(provenance: voyages de Fincalad)
Le Sirion s’écoulait avec vigueur vers les bois de Brethil, ses flots gonflés par leur proximité avec les montagnes de l’Echoriath. De temps à autre Fincalad, qui menait sa monture par la bride, tendait l’oreille à l’incessant murmure des eaux, car il lui semblait parfois percevoir le rire argentin des ondines, servantes d’Ulmo… Il s’interrogeait alors, se demandant si ses rêveries trompaient ses sens, ou bien si effectivement le Maître des Eaux était réellement à l’écoute des faits et gestes des habitants des Terres du Milieu. Ses pas le menèrent sous les frondaisons de la forêt.
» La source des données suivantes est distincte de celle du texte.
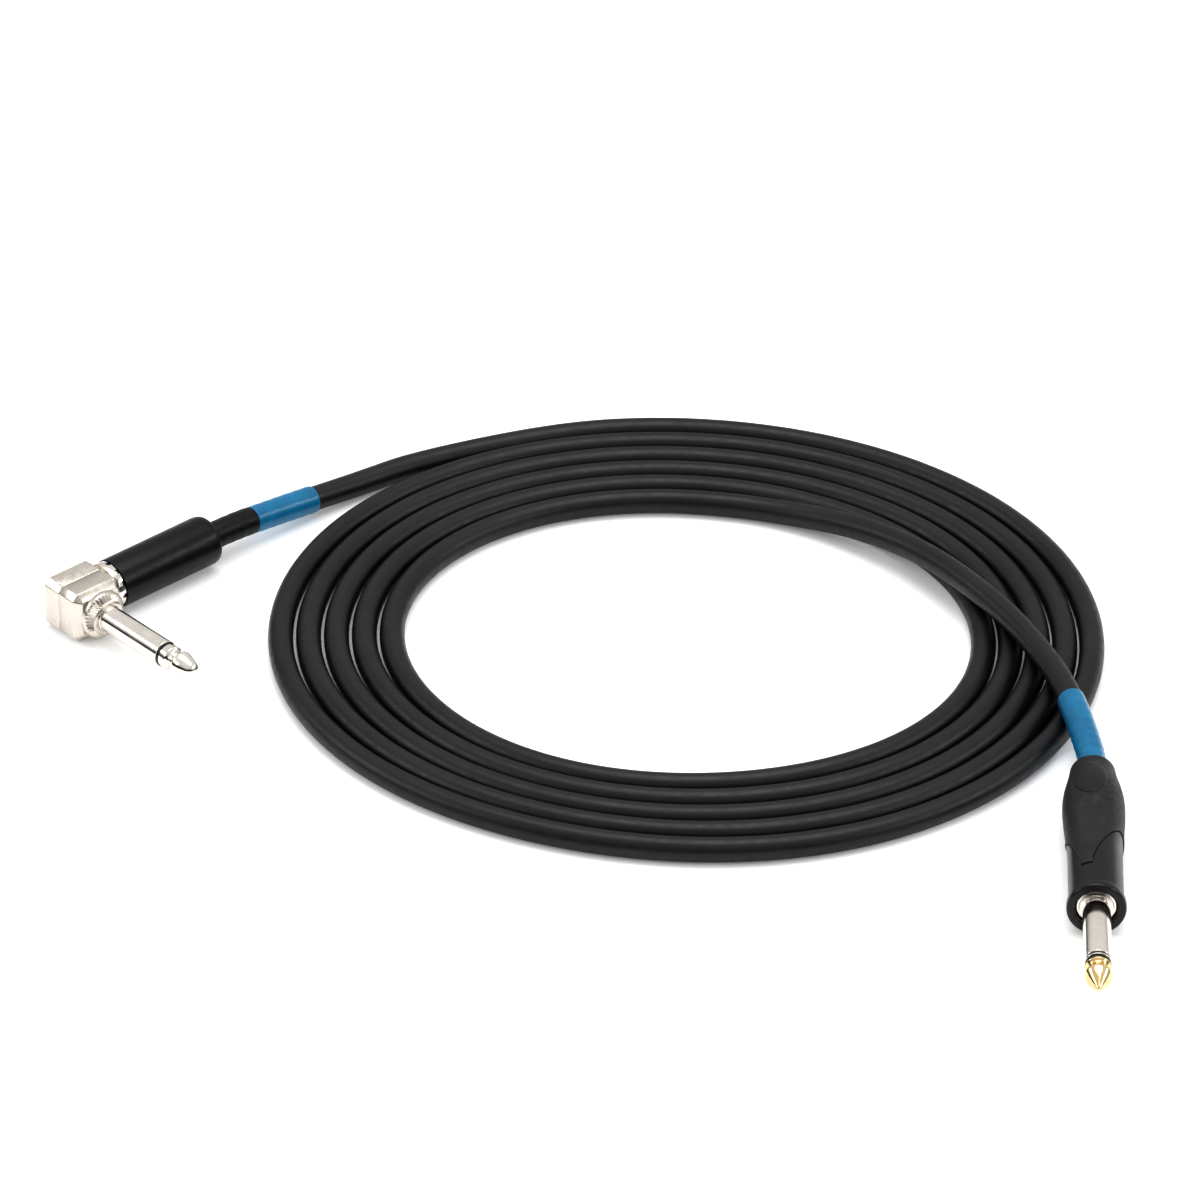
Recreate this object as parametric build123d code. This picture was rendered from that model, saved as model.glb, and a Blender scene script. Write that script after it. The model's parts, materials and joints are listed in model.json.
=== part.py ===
"""Instrument cable: a mono lead with a straight 6.35 mm plug at one end and a right-angle one at the other.

Frame, in millimetres: +Z is up from the surface the lead lies on, at z = 0. The straight plug points along
-Y. The origin is on that surface, midway between the two plugs. Every plug piece is turned about its own
axis, at stations measured along that axis: from the shell's rim on the straight plug, and from the point
where its two axes cross on the right-angle one.
"""

import os
from math import cos, pi, radians, sin, tan

from build123d import *

# ---- cable ----
CABLE_D = 5.8          # outer jacket
DIELECTRIC_D = 2.6     # inner insulation round the conductor
CONDUCTOR_D = 1.0
SHIELD_TAIL_D = 1.2    # screen strands twisted into a tail
SHIELD_TAIL_L = 6.0
SHRINK_WALL = 0.35     # heat-shrink sleeve and printed labels

# ---- finger that both plugs share, a standard 6.35 mm two-pole plug ----
FINGER_D = 6.35
FINGER_L = 30.5        # from the seat to the point
SLEEVE_L = 20.0        # metal sleeve, from the seat to the insulator
ROD_D = 2.4            # rod that joins the tip to its lug
NECK_D = 4.6           # waist of the tip
STRAIGHT_TIP_COLLAR_L = 0.4
ANGLE_TIP_COLLAR_L = 2.1
BORE_D = 3.8           # bore of the sleeve, filled by the insulating tube
INSULATOR_D = 6.0
REAR_INSULATOR_L = 0.7
SPACER_L = 0.4
FRONT_INSULATOR_L = 0.8
REAR_WASHER_T = 1.1    # insulating washer under the lug
LUG_T = 0.7
LUG_D = 5.2
RIVET_D = 3.6
RIVET_T = 0.7

# ---- fits ----
THREAD_GAP = 0.05      # running clearance between a shell and its thread
CORD_GAP = 0.3         # between what slides and the sleeve or label on the cable
UNSCREW = 4.0          # how far each shell backs off its thread
STRIP_T = 0.6          # solder strips and cable clamps
STRIP_W = 2.0
CLAMP_WALL = 0.5
CLAMP_L = 4.0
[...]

Les troncs lisses et blancs des bouleaux de Brethil, qui avaient donné son nom à la forêt, s’élevaient autour de lui…
Fincalad était habillé de vêtements gris, habilement tissés par les tisserands de Gondolin; sa pèlerine, grise elle aussi, semblait par moment adopter les couleurs de son environnement; une simple boucle d’argent en forme de fleur étoilée fermait sa cape sur son épaule gauche. A son flanc, un fourreau de cuir huilé enveloppait sa courbe lame, qui oscillait au rythme de ses enjambées. Il allait tête nue, sa chevelure argentée de temps à autre soulevée par une brise légère. Sa mine était sévère, presque triste; ses yeux d’azur pâle semblaient distants, emprunts de tourments intérieurs. Pour ceux qui auraient pu le croiser en cet instant, il avait l’apparence d’un seigneur elfe, grand et triste, solitaire.
Bien des années avaient passé, et il parcourait de nouveau la sente qui l’avait conduit à son trépas, plus loin dans la forêt. Il lui semblait entendre les sanglots des enfants, il pouvait revoir les silhouettes faméliques pourchassées par les orcs, le regard implorant des mères, prêtes à tout pour sauver leur progéniture…
Fincalad secoua la tête, chassant ces pensées… Aujourd’hui Brethil était un royaume prospère, à ce qu’il avait entendu dire… Et les guetteurs de Brethil maintenaient une vigilance constante. Il se mit à fredonner les paroles d’une chanson, puis sa voix enfla, car cette chanson s’accordait à son humeur présente. Son esprit était empli d’interrogations; son seigneur Turgon lui avait parlé de sa destinée, dont lui même ignorait tout, mais la route vers cet avenir lui était cachée. Fincalad n’était point barde, mais il possédait la belle voix de ceux de sa parenté, et sa claire voix portait loin, et c’est ainsi que les guetteurs de Brethil l’entendirent, bien avant de le voir:
« I Râd ui-renia lim a lim
dad od annon ial heriant.
Si palan-'wenniel nâ Râd,
a boe anim bo den padad,
aphadol den na-dail verai,
na-den ten ertha râd annaer
ias raith a lynd lim gevedir.
A na-man hi? Ú-bedithon».
« La route continue encore et encore
Depuis les portes d’ou elle naquit
Maintenant au loin s'en est allée la Route,
et il me faut marcher
La poursuivant avec des pieds impatients,
Jusqu'à ce qu'elle s'unisse avec une route plus grande
Où les pas et les traces s'unissent.
Et maintenant? je ne saurais le dire».